To put those facts and figures into context, consider this: the only trophy Leinster have won in the professional era – minus Kearney – was the 2002 Celtic League. Yet was he ever given the credit he deserved?

Initially capped against Argentina in 2007, Kearney’s journey to 95 Ireland caps was not without its challenges, firstly from a number of rival contenders for his No15 shirt and also from a succession of debilitating injuries. “Over the last 10-12 years, there has always been a young player who gets a huge amount of hype, season after season,” he said in 2018.

“Throughout my whole career I’ve always been in some pretty heavy battles with a lot of 15s. I could list them: Felix [Jones], Lukey [Fitzgerald], Geordan Murphy, Girvan [Dempsey] and then, over the last few years, Zeebs [Simon Zebo]. There’s always been a lot of really good players vying for the jersey.”

By now Jordan Larmour had also emerged. Kearney, however, was not prepared to surrender his starting position. “Competition gives you an edge,” he quietly said. “It is a great thing when you’re comfortable in yourself.”

This conversation took place in February. Six weeks later he had won his second grand slam. Then came another Champions Cup with Leinster; then a successful tour of Australia and then finally – that November – another win over the All Blacks.

As a reward he was dropped for the opening game of the 2019 Six Nations, the team announcement feeling more like an office retirement party than a team selection, Schmidt rattling off a highlights reel of Kearney’s career, subconsciously delivering his eulogy in the past tense. For Kearney, the only crumb of comfort was that no one presented him with a clock.

Described by Schmidt as “a rock”, Kearney spent the day in a hard place. But this was where the real Rob Kearney appeared. He spent the week of the England game sitting down with Rob Henshaw – his replacement – to pore over videos, advising him on positional scenarios, being a good team player. As it happened, Ireland lost heavily, coughing up four tries and a week later, in his Times column, Donncha O’Callaghan didn’t hesitate to point out where it had all gone wrong.

“Don’t underestimate the absence of Rob Kearney in a score like this” O’Callaghan wrote. “He reads plays and gives instruction quickly; he prevents numerous tries without making a tackle in the same way a conductor doesn’t pick up an instrument.”

Other former team-mates spoke just as glowingly. O’Callaghan and Alan Quinlan were in the Johnstown House hotel in Enfield in December 2008 when Declan Kidney, the then Ireland coach, asked the players to break into small groups to discuss how they could improve.

Ronan O’Gara was in Kearney’s group and he read out their points to the room. One went something like: “Do Munster players play better with Munster or Ireland? Do they care as much about Ireland?”

This was questioned and Kearney had the strength of character to stand over what he said when addressing the wider group. “He certainly wasn’t beating his chest when he spoke,” said Alan Quinlan, later. “I don’t recall a confrontational tone at all.
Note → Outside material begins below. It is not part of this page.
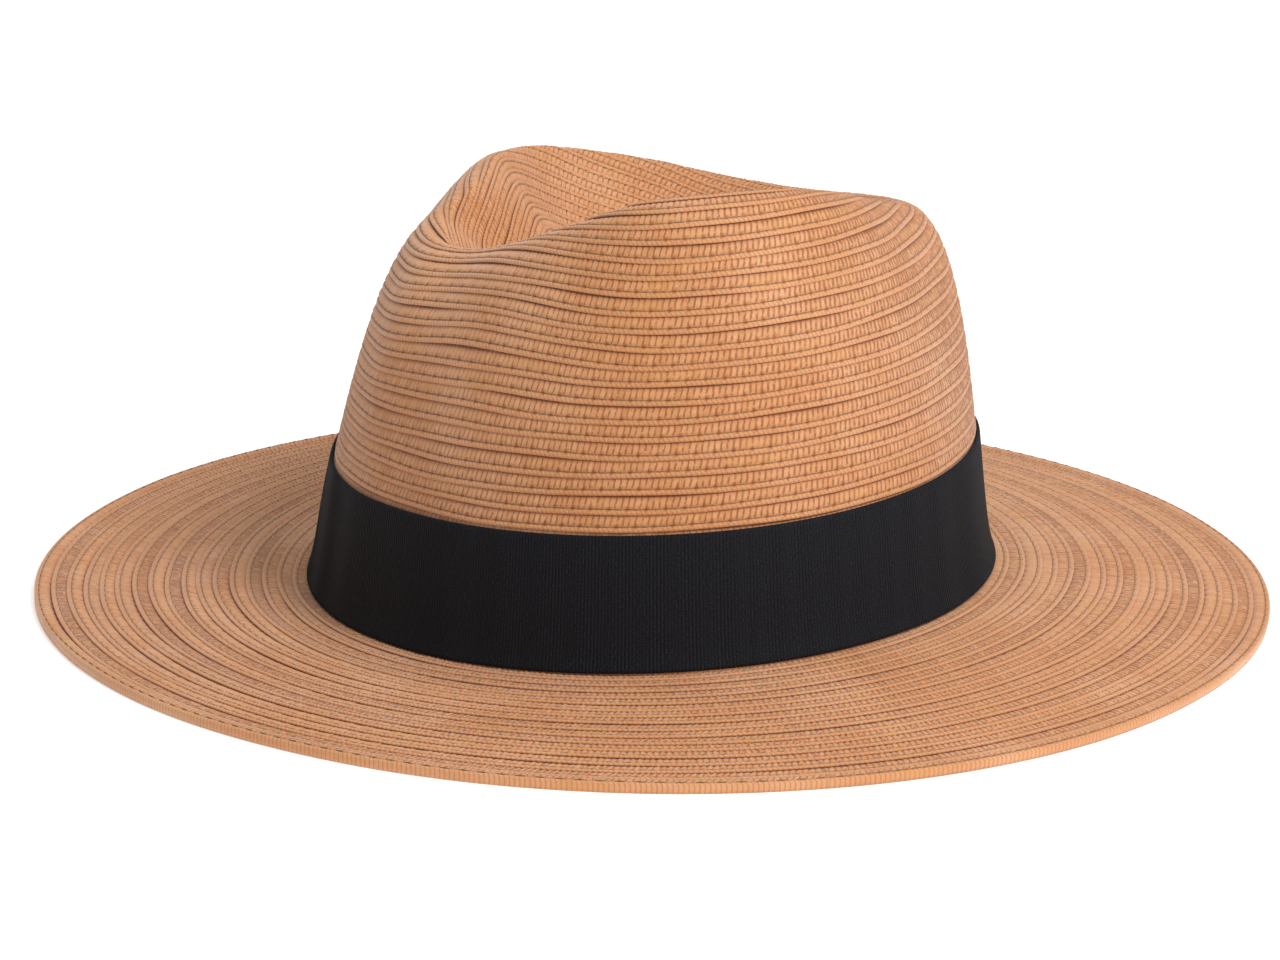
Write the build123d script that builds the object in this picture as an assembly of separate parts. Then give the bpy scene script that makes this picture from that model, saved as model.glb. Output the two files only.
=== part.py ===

Nor do I remember feeling any way resentful towards him, more grateful for him being straight.”

Later than evening, Marcus Horan approached Kearney and thanked him for being honest.

“It was our job,” Quinlan later wrote, “to prove that we did care as much. As for Rob, his standing with us, increased. We liked his honesty.”

One by one, team mates would say the same thing. “One of the best team mates you could ever meet,” was Josh van der Flier’s assertion the other week.

And no one doubts it. A serial winner, collector of more medals than any other Irish rugby player, he leaves the game here – probably for one more adventure abroad – with his legacy secured. Written off so many times, he kept coming back and kept winning. History will judge him well.